Above-the-fold placement wins on volume, post-content wins on quality
Visitors who read your content before filling out the form are more informed and typically more qualified. Visitors who fill out the form immediately may be more impulsive. Track which pattern generates more revenue per impression, not just more submissions.
Getting Started
If you are already running AI callback on your website forms, you have the foundation for high-quality A/B testing. If you are not yet using AI callback, starting it also means starting the most reliable form testing program possible.
Want to set up AI callback and form testing for your website? Book a discovery call and we will help you design your first test.
Frequently Asked Questions
Why is AI callback better than human follow-up for A/B testing forms?
AI callback eliminates follow-up variability. Every lead from every form variant gets called in the same timeframe, with the same script, at the same quality level. This isolates the form as the only variable, giving you clean, trustworthy test results. With human follow-up, differences in response time, rep skill, and workload contaminate your data.
What sample size do I need for a valid form A/B test?

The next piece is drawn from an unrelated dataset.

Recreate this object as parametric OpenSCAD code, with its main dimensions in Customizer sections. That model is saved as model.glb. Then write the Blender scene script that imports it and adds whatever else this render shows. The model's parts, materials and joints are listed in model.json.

It depends on your current conversion rate and the size of the difference you want to detect. As a general guideline, you need at least 100-200 submissions per variant to detect meaningful differences in downstream metrics (qualification rate, booking rate). Use an online sample size calculator for a precise number based on your specific metrics.
Can I A/B test the AI script at the same time as the form?
You can, but you should not - at least not in the same test. Testing the form and the script simultaneously introduces two variables, making it impossible to determine which change drove the results. Test the form first with a fixed AI script, then test AI script variations with the winning form.
How do I track which form variant a lead came from?
Add a hidden field to each form variant with a unique identifier (e.g., "variant_id: short_form_v2"). This value is passed to the AI callback system via webhook and logged alongside all call data. You can then filter your analytics by variant to compare performance.